Kettle souring involves taking the wort, boiling it just enough to sterilize it, introducing the lactobacillus, giving it some time to sour the wort, and then firing it up again and resuming the brewing process.  This means that the only equipment your live lactobacillus touches is your stainless steel (or other impervious metal) kettle, which is then held above pasteurization temperature for 60-90 minutes.

Since I:

  • don’t have a year to wait for one gallon of beer that may or may not be good on my first try
  • don’t want to go buy a whole additional set of cold-side equipment
  • don’t want every beer I make from now on to possibly contract lactobacillus

kettle souring sounds like the way to go.  After pouring over Dr. Lambic’s really great Sour Beer Blog, I come up with a plan.

At the brew shop, Kellin warns me to make sure I really seal oxygen out to stave off butyric acid.  We also get to chat a bit about the Mexican Hot Chocolate Stout, which he says the shop hasn’t had a chance to do a tasting of yet.  I tell him that’s probably for the best, and fill him in on the details from our tasting observations.


  • img_584311lb US White Wheat malt
  • 10oz UK Maris Otter
  • 10oz US Pilsner
  • 4oz Ger Acid malt
  • 1/3pkt WB-06, plus harvested WB-06 fed a starter
  • Hallertauer for around 8IBUs

I mash in at 145 with 1.25 quarts to lb, give it a 15 minute rest at 135, kick it to 150 for an hour, mashout to 168.  Lauter, recirculate, sparge to 1.75G.  I pull off about 200ml into an erlenmeyer flask.  I crash cool the kettle in an ice bath to 90 degrees, dump in my lacto culture, cover the surface with saran wrap, put on a lid, and put it in the oven (the oven is off, it just keeps it out of the way and a few degrees warmer than the room because of the oven pilot).

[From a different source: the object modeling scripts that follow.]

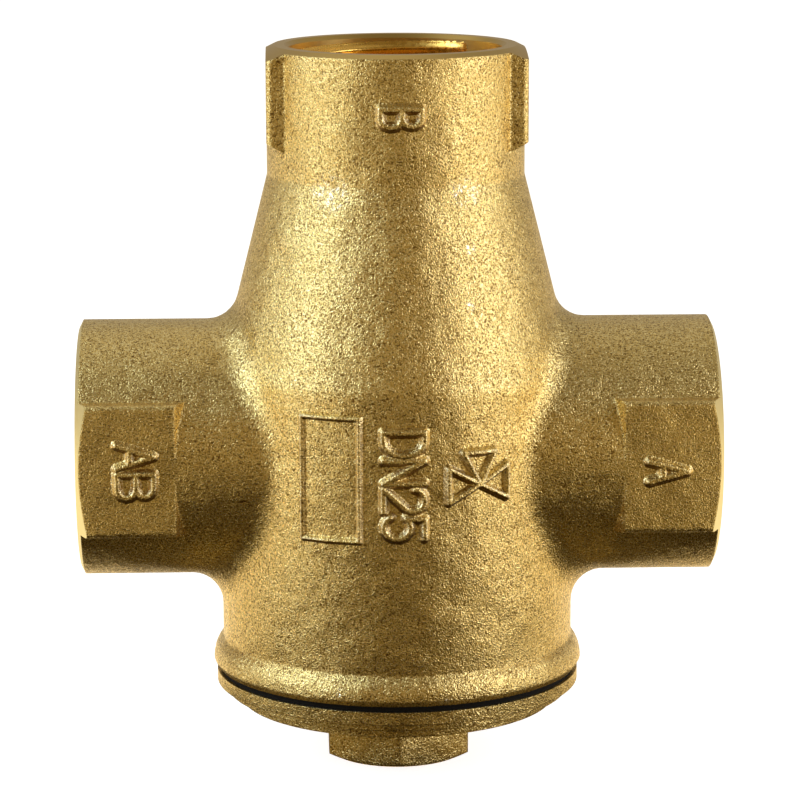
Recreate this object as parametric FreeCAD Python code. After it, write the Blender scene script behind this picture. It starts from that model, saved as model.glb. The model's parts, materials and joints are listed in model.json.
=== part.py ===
# Three-way load valve with a twin-disc wax thermostat, three G 1 female ports.
# Millimetres. Origin at the middle of the hexagon's bottom face, +Z up along port B.
# Port A (cold return) faces +X, port AB (mixed flow) faces -X, port B (hot) faces +Z.
import FreeCAD, Part
import math
import os

V = FreeCAD.Vector
Z_AXIS = V(0, 0, 1)
FAR = 200.0                      # longer than anything here, for half-space cuts

# ---- clearances ---------------------------------------------------------------------------------
RUN = 0.05                       # radial clearance of a running or screwed fit
SEAT_GAP = 0.2                   # a closed disc above its seat at rest
PLAY = 0.3                       # side clearance of a piece that is only located

# ---- ports --------------------------------------------------------------------------------------
PORT_HEIGHT = 49.8               # side ports' axis above the hexagon's bottom
PORT_REACH = 49.5                # side port faces from the middle
TOP_REACH = 63.0                 # top port face above the side ports' axis
PAD_ACROSS = 40.0                # wrench size over two opposite pads, level with the port's skin
PORT_R = PAD_ACROSS / 2
RIM_BEVEL = 1.1                  # width of the rim's chamfer on the port face
RIM_SLOPE = 0.5                  # chamfer depth per millimetre of radius
RIM_FACE_R = PORT_R - RIM_BEVEL
THREAD_R = 33.249 / 2            # G 1 major radius
THREAD_DEPTH = 17.0
MOUTH_WIDEN = 0.58               # lead-in at the mouth
MOUTH_DEPTH = 0.6
BORE_STEP = 1.6                  # from the thread in to the water way behind it
BORE_R = THREAD_R - BORE_STEP
RELIEF_DEPTH = 1.0               # cone from the thread down to the water way

# ---- wrench pads --------------------------------------------------------------------------------
PAD_HALF_WIDTH = 10.3
SIDE_PAD_LENGTH = 15.2
TOP_PAD_LENGTH = 14.2
PAD_EDGE_R = 0.9
PAD_END_DEPTH = 4.0              # how deep a pad's sloped end goes, under the port's skin
PAD_END_SLOPE = 0.55             # slope of that end, length per millimetre of depth

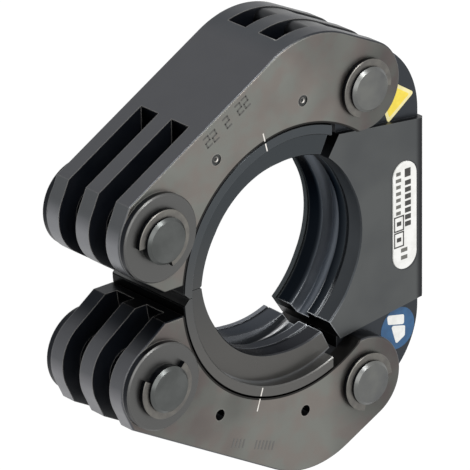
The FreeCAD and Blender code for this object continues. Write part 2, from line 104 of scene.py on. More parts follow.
def camera_axes(azimuth, elevation, roll):
    """Right, up and back of a camera round the standing collar, in the frame's axes."""
    around, above, rolled = (math.radians(angle) for angle in (azimuth, elevation, roll))
    level = math.cos(above)
    back = Vector((math.sin(around) * level, -math.cos(around) * level, math.sin(above)))
    right = Vector((math.cos(around), math.sin(around), 0))
    up = back.cross(right)
    rolled_right = right * math.cos(rolled) + up * math.sin(rolled)
    rolled_up = up * math.cos(rolled) - right * math.sin(rolled)
    return lie_down(rolled_right), lie_down(rolled_up), lie_down(back)


right, up, back = camera_axes(VIEW_AZIMUTH, VIEW_ELEVATION, VIEW_ROLL)
camera_data = bpy.data.cameras.new("camera")
camera_data.sensor_width = SENSOR
camera_data.lens = LENS
camera_data.clip_start, camera_data.clip_end = CLIP
camera = bpy.data.objects.new("camera", camera_data)
turn = Matrix((right, up, back)).transposed().to_4x4()
camera.matrix_world = Matrix.Translation((VIEW_TARGET + back * VIEW_DISTANCE) * MM) @ turn
bpy.context.scene.collection.objects.link(camera)
bpy.context.scene.camera = camera
print("camera looks along", [round(-value, 3) for value in back])

# %% [markdown]
# ## Colours and nodes
# Colours are picked from a picture, so they are sRGB values in hex.  Shaders work with
# linear light, so one function turns the one into the other.  One small function adds a
# node with its settings and its links: a material is then a short list of calls.


# %% Colour and node helpers
def linear(code):
    """Linear RGBA of an sRGB colour written as hex."""
    channels = [int(code[at:at + 2], 16) / 255 for at in (1, 3, 5)]
    curved = [c / 12.92 if c <= 0.04045 else ((c + 0.055) / 1.055) ** 2.4 for c in channels]
    return (*curved, 1.0)


def add(tree, kind, inputs=None, stops=(), **settings):
    """Adds a node.  inputs maps a socket's name or number to a value or to an output socket,
    and stops are a colour ramp's pairs of place and colour."""
    node = tree.nodes.new(kind)
    for name, value in settings.items():
        setattr(node, name, value)
    for key, value in (inputs or {}).items():
        socket = node.inputs[key]
        if isinstance(value, bpy.types.NodeSocket):
            tree.links.new(value, socket)
        else:
            socket.default_value = value
    for index, (place, colour) in enumerate(stops):
        elements = node.color_ramp.elements
        element = elements[index] if index < len(elements) else elements.new(place)
        element.position = place
        element.color = linear(colour)
    return node


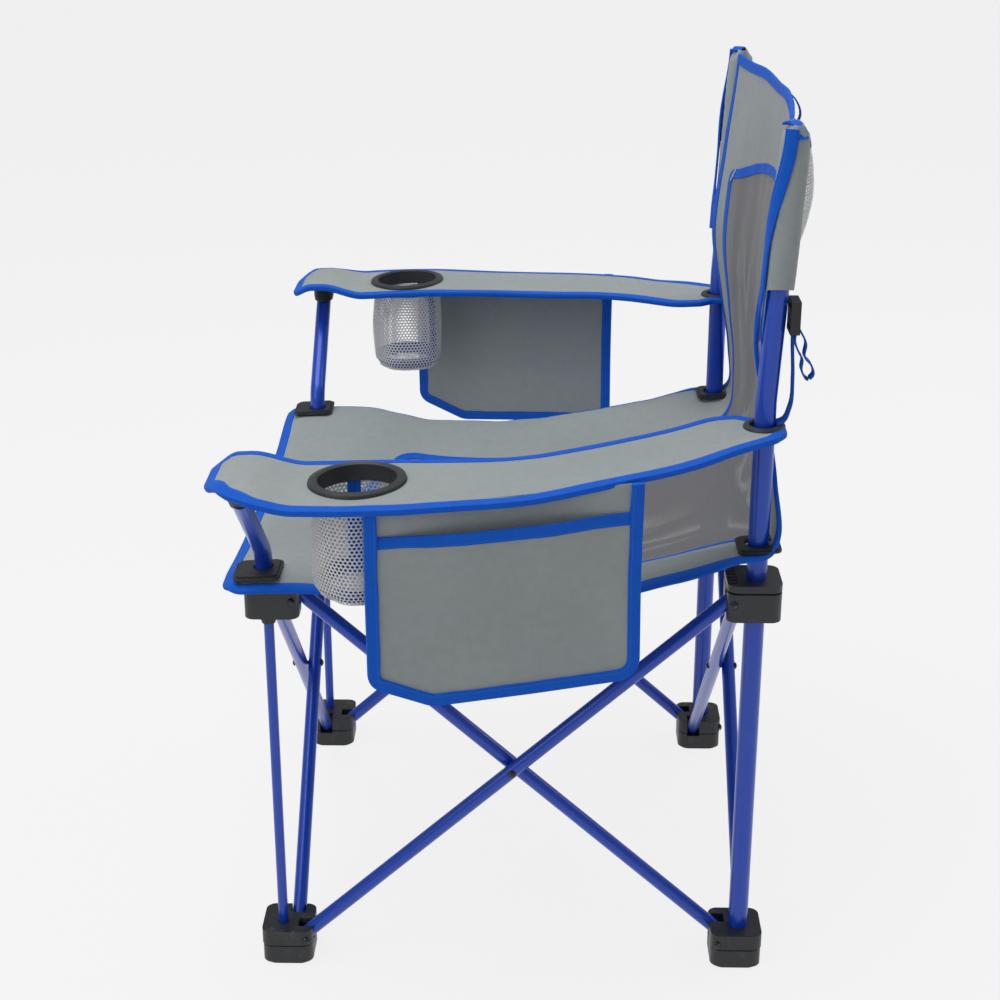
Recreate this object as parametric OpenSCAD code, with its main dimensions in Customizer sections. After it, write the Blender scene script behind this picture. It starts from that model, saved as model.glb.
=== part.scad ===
// Folding camp chair: four X pairs of steel tube, plastic corner hubs, sewn fabric seat and arms.
// Millimetres. +Z up, the chair faces -Y, its left side is +X, the feet stand on Z = 0.
// Corner 0 is rear left, 1 rear right, 2 front right, 3 front left: each is corner 0 turned by 90.

/* [Frame] */
// Distance between neighbouring corner hub centres, open
corner_pitch = 512; // [440:2:600]
// How far the middle of the feet lies behind the origin
frame_y = -13; // [-20:1:20]
// Height of the lower cross tube pins
foot_pin_z = 32; // [30:1:36]
// Height of the upper cross tube pins
hub_pin_z = 456; // [380:1:540]
// Distance from a hub centre to each of its pins, along the side
pin_inset = 22; // [22:0.5:25]

/* [Tubes] */
// Cross tube diameter
cross_d = 16; // [14:0.5:18]
// Wall of every tube
tube_wall = 1.2; // [0.8:0.1:1.6]
// Gap between two cross tubes that pass each other
pass_gap = 1; // [0.6:0.1:1.4]
// Rear upright diameter
upright_d = 22; // [18:0.5:22]
// Height at which the upright starts to lean back
lean_z = 676; // [660:1:720]
// Backward lean of the upright above that height, degrees
lean = 3; // [0:0.5:5]
// Length of the leaning part of the upright
lean_len = 268; // [220:1:320]
// Arm post diameter
post_d = 19; // [16:0.5:19]
// Height at which the arm post bends outwards
post_bend_z = 506; // [502:1:520]
// Outward bend of the arm post from upright, degrees
post_bend = 50; // [30:1:60]
// Front rod diameter
rod_d = 11; // [8:0.5:11]

/* [Hubs] */
// Width of a corner hub
hub_w = 58; // [56:1:64]
// Height of a foot
foot_h = 44; // [43:1:50]
// Height of an upper hub
hub_h = 42; // [41:1:50]
// Cross pin diameter
pin_d = 5; // [4:0.5:6]
// Diameter of a pin head
pin_head_d = 9; // [8:0.5:10]
// Radial play of a pin or a tube that turns or slides
run_play = 0.06; // [0.03:0.01:0.1]
// Side play of a tube in a hub slot
slot_play = 0.3; // [0.2:0.1:0.5]

/* [Seat] */
// Distance the seat reaches past a front hub centre
seat_front = 52; // [40:1:60]
// Distance the seat reaches past a rear hub centre
seat_rear = 30; // [24:1:40]
// Distance the seat reaches past a hub centre sideways
seat_side = 44; // [36:1:50]
// Height of the seat's underside at the rear corner above that at the front
seat_rise = 28; // [20:1:34]
// Sag of the seat in the middle
seat_sag = 78; // [40:1:100]
// Thickness of the seat fabric
seat_t = 4; // [3:0.5:6]

/* [Back] */
// Lowest point of the back panel, along the leaning upright below its bend
back_drop = 128; // [90:1:140]
// Height of the back panel above the upright's bend
back_top = 282; // [270:1:340]
// Sag of the back panel between its sleeves
back_sag = 40; // [20:1:60]
// Thickness of the back fabric
back_t = 4; // [3:0.5:6]
// Length of the sleeve on each upright
sleeve_len = 172; // [140:1:200]
// Width of the mesh pocket on the back
back_pocket_w = 240; // [160:2:300]
// Height of the mesh pocket on the back
back_pocket_h = 170; // [120:2:180]
// Depth of the mesh pocket on the back
back_pocket_d = 20; // [16:1:30]

/* [Arms] */
// Height of the armrest's underside at the front post
arm_z = 622; // [600:1:640]
// Thickness of the armrest fabric
arm_t = 5; // [4:0.5:8]
// Height of the armrest's underside at the rear grommet
arm_rear_z = 642; // [636:1:652]
// Front edge of the armrest, ahead of the middle of the feet
arm_front = 300; // [290:1:320]
// Outer diameter of the cup ring
ring_d = 98; // [90:1:100]
// Opening of the cup ring
cup_d = 78; // [72:1:80]
// Distance of the cup ring's centre ahead of the middle of the feet
ring_y = 150; // [140:1:170]
// Depth of the cup bag below the armrest
bag_h = 112; // [90:1:130]
// Length of the side pocket
pocket_l = 270; // [220:2:280]
// Depth of the side pocket below the armrest
pocket_h = 190; // [150:2:230]
// Outer thickness of the side pocket
pocket_t = 18; // [14:1:22]

/* [Hidden] */
$fn = 48;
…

To the erlenmeyer flask I add another 100ml room temp water, to take the gravity down and temp to 80.  Into this I add my harvested WB-06, aerate, cap with foil, and put on top of the fridge.

I’ll try to not disturb the wort, and will keep an eye on the WB-06 for signs of fermentation and yeast growth, and will aim for a boil day two days later.